▶ _GIVEN RECORDS_:
-----
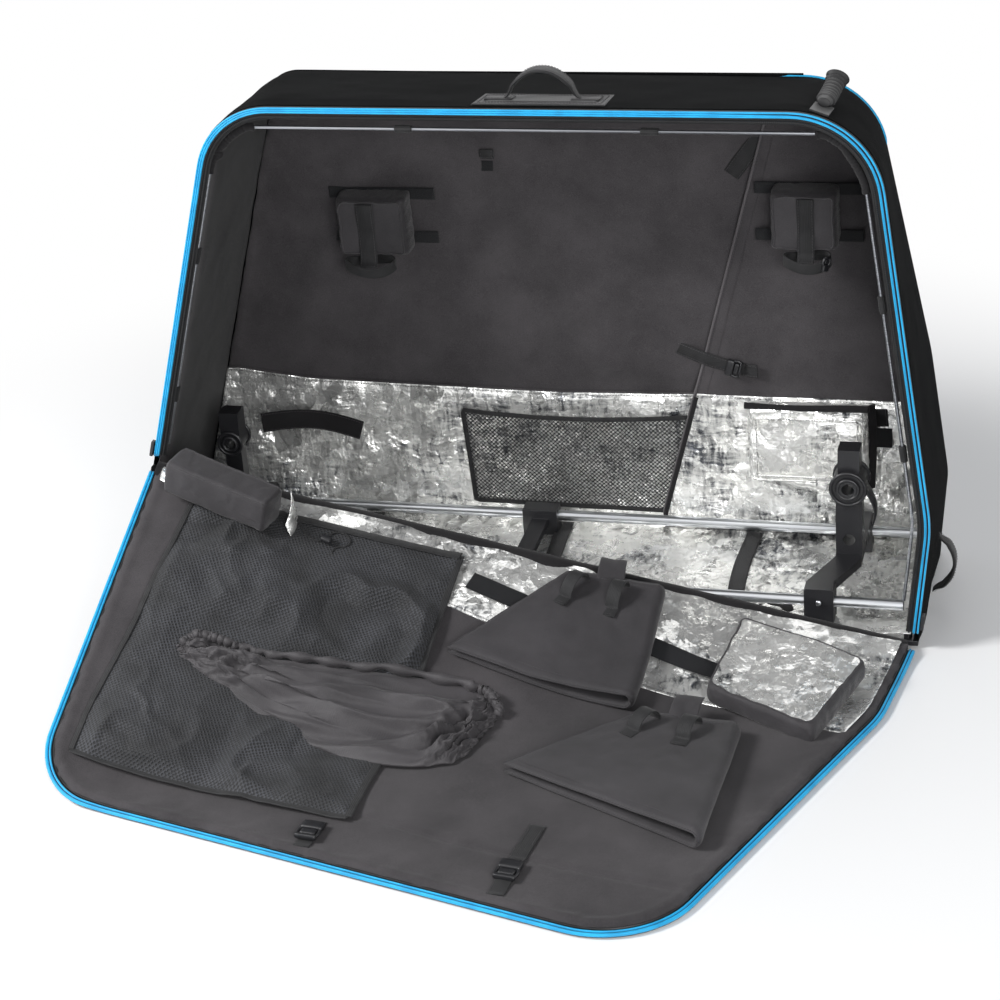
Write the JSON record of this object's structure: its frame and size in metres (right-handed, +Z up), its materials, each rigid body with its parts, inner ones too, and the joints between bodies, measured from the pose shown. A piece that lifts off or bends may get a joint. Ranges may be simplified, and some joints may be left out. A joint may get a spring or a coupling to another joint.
{
  "type": "soft bike travel bag",
  "caption": "Padded soft bike travel bag standing open, its front door folded down on the floor, with foil lining, pads, pockets, rails with sliding stands, handles and wheels",
  "frame": {"origin": "on the floor, at the middle of the base skids", "axes": "+X along the bag to the tow handle end, +Y from the door to the back wall, +Z up"},
  "size_m": [1.225, 1.0291, 0.8268],
  "materials": {
    "shell": "coarse black woven nylon",
    "liner": "charcoal brushed polyester lining",
    "foil": "crinkled aluminised foil lining",
    "blue": "cyan-blue zip tape and piping",
    "webbing": "black ribbed webbing",
    "net": "dark grey knitted mesh",
    "aluminium": "satin anodised tube",
    "plastic": "black moulded plastic, slight sheen",
    "rubber": "black moulded rubber",
    "steel": "dark zinc plated"
  },
  "bodies": {
    "bag": {"back_foil": "foil", "back_panel": "shell", "back_piping": "blue", "base_board": "plastic", "centre_bridge": "plastic", "corner_sleeve_left": "liner", "corner_sleeve_right": "liner", "floor_pad": "foil", "floor_strap_centre": "webbing", "floor_strap_left": "webbing", "floor_strap_right": "webbing", "foil_pad": "foil", "front_panel": "shell", "gusset_left": "shell", "gusset_right": "shell", "gusset_top": "shell", "handle_patch": "webbing", "hinge_seam": "webbing", "mesh_pocket": "net", "pocket_strap": "webbing", "rail_front": "aluminium", "rail_rear": "aluminium", "rim_piping": "blue", "rod_left": "steel", "rod_right": "steel", "rod_top": "steel", "skid_frame": "plastic", "tow_base": "webbing", "wall_pad_left": "liner", "wall_pad_right": "liner", "wheel_axle": "steel", "wheel_housing": "plastic", "wheel_pocket": "liner"},
    "door_lower": {"door_lower": "liner", "door_lower_piping": "blue", "door_lower_foil": "foil", "mesh_bag": "net", "mesh_bag_cord": "webbing", "cord_lock": "plastic", "chain_cover": "liner", "roll_pad": "liner", "frame_pad_far": "liner"},
    "door_upper": {"door_upper": "liner", "door_upper_piping": "blue", "door_upper_foil": "foil", "block_pad": "foil", "frame_pad_near": "liner", "mesh_bag_fold": "net", "door_strap_left": "webbing", "door_strap_right": "webbing"},
    "front_wheel": {"wheel_front": "rubber"},
    "rear_wheel": {"wheel_rear": "rubber"},
    "left_slider": {"zip_slider_left": "steel"},
    "right_slider": {"zip_slider_right": "steel"},
    "right_stand": {"stand_right": "plastic", "stand_right_bush": "steel"},
    "left_stand": {"stand_left": "plastic"},
    "carry_handle": {"top_handle": "webbing"},
    "tow_handle": {"tow_grip": "rubber"},
    "side_handle": {"end_handle": "webbing"}
  },
  "joints": [
    {"name": "door_fold", "type": "hinge", "parent": "bag", "child": "door_lower", "pos_m": [0.582, -0.15, 0.01], "axis": [-0.9793, 0, 0.2022], "range_deg": [0, 112.22]},
    {"name": "door_crease", "type": "hinge", "parent": "door_lower", "child": "door_upper", "pos_m": [0.582, -0.15, 0.01], "axis": [-0.8962, -0.4436, 0], "range_deg": [-24.98, 0]},
    {"name": "front_wheel_spin", "type": "hinge", "parent": "bag", "child": "front_wheel", "pos_m": [-0.566, -0.0777, 0.034], "axis": [0, 1, 0], "continuous": true},
    {"name": "rear_wheel_spin", "type": "hinge", "parent": "bag", "child": "rear_wheel", "pos_m": [-0.566, 0.095, 0.034], "axis": [0, 1, 0], "continuous": true},
    {"name": "left_slider_run", "type": "slide", "parent": "bag", "child": "left_slider", "axis": [0.2713, 0, 0.9625], "range_m": [0, 0.36]},
    {"name": "right_slider_run", "type": "slide", "parent": "bag", "child": "right_slider", "axis": [0.0962, 0, 0.9954], "range_m": [0, 0.09]},
    {"name": "right_stand_slide", "type": "slide", "parent": "bag", "child": "right_stand", "axis": [1, 0, 0], "range_m": [-0.22, 0.03]},
    {"name": "left_stand_slide", "type": "slide", "parent": "bag", "child": "left_stand", "axis": [1, 0, 0], "range_m": [-0.01, 0.22]},
    {"name": "carry_handle_swing", "type": "hinge", "parent": "bag", "child": "carry_handle", "pos_m": [0.08005, -0.10105, 0.78771], "axis": [1, 0, 0], "range_deg": [-75, 75]},
    {"name": "tow_handle_lift", "type": "hinge", "parent": "bag", "child": "tow_handle", "pos_m": [0.45277, -0.09735, 0.78448], "axis": [0.9472, -0.0495, -0.3167], "range_deg": [0, 100]},
    {"name": "side_handle_swing", "type": "hinge", "parent": "bag", "child": "side_handle", "pos_m": [0.59427, 0, 0.06641], "axis": [0.0886, 0, 0.9961], "range_deg": [-75, 75]}
  ],
  "couplings": [
    {"joint": "door_crease", "follows": "door_fold", "ratio": -0.22239}
  ]
}
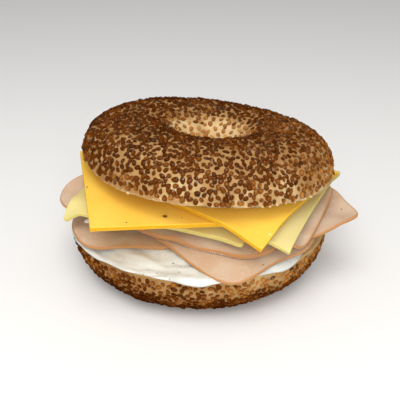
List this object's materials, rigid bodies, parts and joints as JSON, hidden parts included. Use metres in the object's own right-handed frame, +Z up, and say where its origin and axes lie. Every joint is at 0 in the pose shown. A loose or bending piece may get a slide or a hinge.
-----
▶ _EXERCISE TASK_: Print every line of the records exactly. Omit nothing.

▶ _ANSWER TO THIS PROBLEM_:
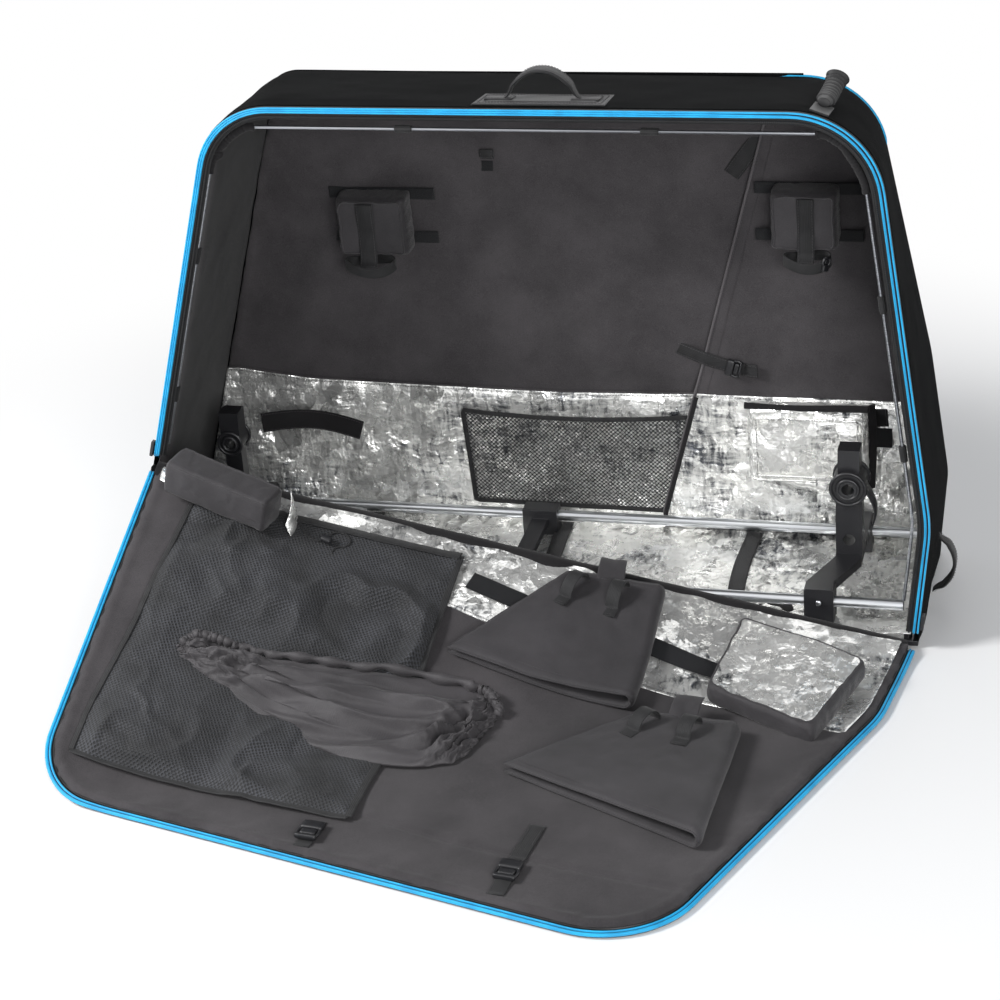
Write the JSON record of this object's structure: its frame and size in metres (right-handed, +Z up), its materials, each rigid body with its parts, inner ones too, and the joints between bodies, measured from the pose shown. A piece that lifts off or bends may get a joint. Ranges may be simplified, and some joints may be left out. A joint may get a spring or a coupling to another joint.
{
  "type": "soft bike travel bag",
  "caption": "Padded soft bike travel bag standing open, its front door folded down on the floor, with foil lining, pads, pockets, rails with sliding stands, handles and wheels",
  "frame": {"origin": "on the floor, at the middle of the base skids", "axes": "+X along the bag to the tow handle end, +Y from the door to the back wall, +Z up"},
  "size_m": [1.225, 1.0291, 0.8268],
  "materials": {
    "shell": "coarse black woven nylon",
    "liner": "charcoal brushed polyester lining",
    "foil": "crinkled aluminised foil lining",
    "blue": "cyan-blue zip tape and piping",
    "webbing": "black ribbed webbing",
    "net": "dark grey knitted mesh",
    "aluminium": "satin anodised tube",
    "plastic": "black moulded plastic, slight sheen",
    "rubber": "black moulded rubber",
    "steel": "dark zinc plated"
  },
  "bodies": {
    "bag": {"back_foil": "foil", "back_panel": "shell", "back_piping": "blue", "base_board": "plastic", "centre_bridge": "plastic", "corner_sleeve_left": "liner", "corner_sleeve_right": "liner", "floor_pad": "foil", "floor_strap_centre": "webbing", "floor_strap_left": "webbing", "floor_strap_right": "webbing", "foil_pad": "foil", "front_panel": "shell", "gusset_left": "shell", "gusset_right": "shell", "gusset_top": "shell", "handle_patch": "webbing", "hinge_seam": "webbing", "mesh_pocket": "net", "pocket_strap": "webbing", "rail_front": "aluminium", "rail_rear": "aluminium", "rim_piping": "blue", "rod_left": "steel", "rod_right": "steel", "rod_top": "steel", "skid_frame": "plastic", "tow_base": "webbing", "wall_pad_left": "liner", "wall_pad_right": "liner", "wheel_axle": "steel", "wheel_housing": "plastic", "wheel_pocket": "liner"},
    "door_lower": {"door_lower": "liner", "door_lower_piping": "blue", "door_lower_foil": "foil", "mesh_bag": "net", "mesh_bag_cord": "webbing", "cord_lock": "plastic", "chain_cover": "liner", "roll_pad": "liner", "frame_pad_far": "liner"},
    "door_upper": {"door_upper": "liner", "door_upper_piping": "blue", "door_upper_foil": "foil", "block_pad": "foil", "frame_pad_near": "liner", "mesh_bag_fold": "net", "door_strap_left": "webbing", "door_strap_right": "webbing"},
    "front_wheel": {"wheel_front": "rubber"},
    "rear_wheel": {"wheel_rear": "rubber"},
    "left_slider": {"zip_slider_left": "steel"},
    "right_slider": {"zip_slider_right": "steel"},
    "right_stand": {"stand_right": "plastic", "stand_right_bush": "steel"},
    "left_stand": {"stand_left": "plastic"},
    "carry_handle": {"top_handle": "webbing"},
    "tow_handle": {"tow_grip": "rubber"},
    "side_handle": {"end_handle": "webbing"}
  },
  "joints": [
    {"name": "door_fold", "type": "hinge", "parent": "bag", "child": "door_lower", "pos_m": [0.582, -0.15, 0.01], "axis": [-0.9793, 0, 0.2022], "range_deg": [0, 112.22]},
    {"name": "door_crease", "type": "hinge", "parent": "door_lower", "child": "door_upper", "pos_m": [0.582, -0.15, 0.01], "axis": [-0.8962, -0.4436, 0], "range_deg": [-24.98, 0]},
    {"name": "front_wheel_spin", "type": "hinge", "parent": "bag", "child": "front_wheel", "pos_m": [-0.566, -0.0777, 0.034], "axis": [0, 1, 0], "continuous": true},
    {"name": "rear_wheel_spin", "type": "hinge", "parent": "bag", "child": "rear_wheel", "pos_m": [-0.566, 0.095, 0.034], "axis": [0, 1, 0], "continuous": true},
    {"name": "left_slider_run", "type": "slide", "parent": "bag", "child": "left_slider", "axis": [0.2713, 0, 0.9625], "range_m": [0, 0.36]},
    {"name": "right_slider_run", "type": "slide", "parent": "bag", "child": "right_slider", "axis": [0.0962, 0, 0.9954], "range_m": [0, 0.09]},
    {"name": "right_stand_slide", "type": "slide", "parent": "bag", "child": "right_stand", "axis": [1, 0, 0], "range_m": [-0.22, 0.03]},
    {"name": "left_stand_slide", "type": "slide", "parent": "bag", "child": "left_stand", "axis": [1, 0, 0], "range_m": [-0.01, 0.22]},
    {"name": "carry_handle_swing", "type": "hinge", "parent": "bag", "child": "carry_handle", "pos_m": [0.08005, -0.10105, 0.78771], "axis": [1, 0, 0], "range_deg": [-75, 75]},
    {"name": "tow_handle_lift", "type": "hinge", "parent": "bag", "child": "tow_handle", "pos_m": [0.45277, -0.09735, 0.78448], "axis": [0.9472, -0.0495, -0.3167], "range_deg": [0, 100]},
    {"name": "side_handle_swing", "type": "hinge", "parent": "bag", "child": "side_handle", "pos_m": [0.59427, 0, 0.06641], "axis": [0.0886, 0, 0.9961], "range_deg": [-75, 75]}
  ],
  "couplings": [
    {"joint": "door_crease", "follows": "door_fold", "ratio": -0.22239}
  ]
}
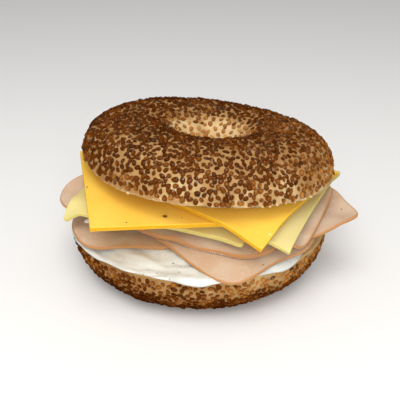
List this object's materials, rigid bodies, parts and joints as JSON, hidden parts included. Use metres in the object's own right-handed frame, +Z up, and say where its origin and axes lie. Every joint is at 0 in the pose shown. A loose or bending piece may get a slide or a hinge.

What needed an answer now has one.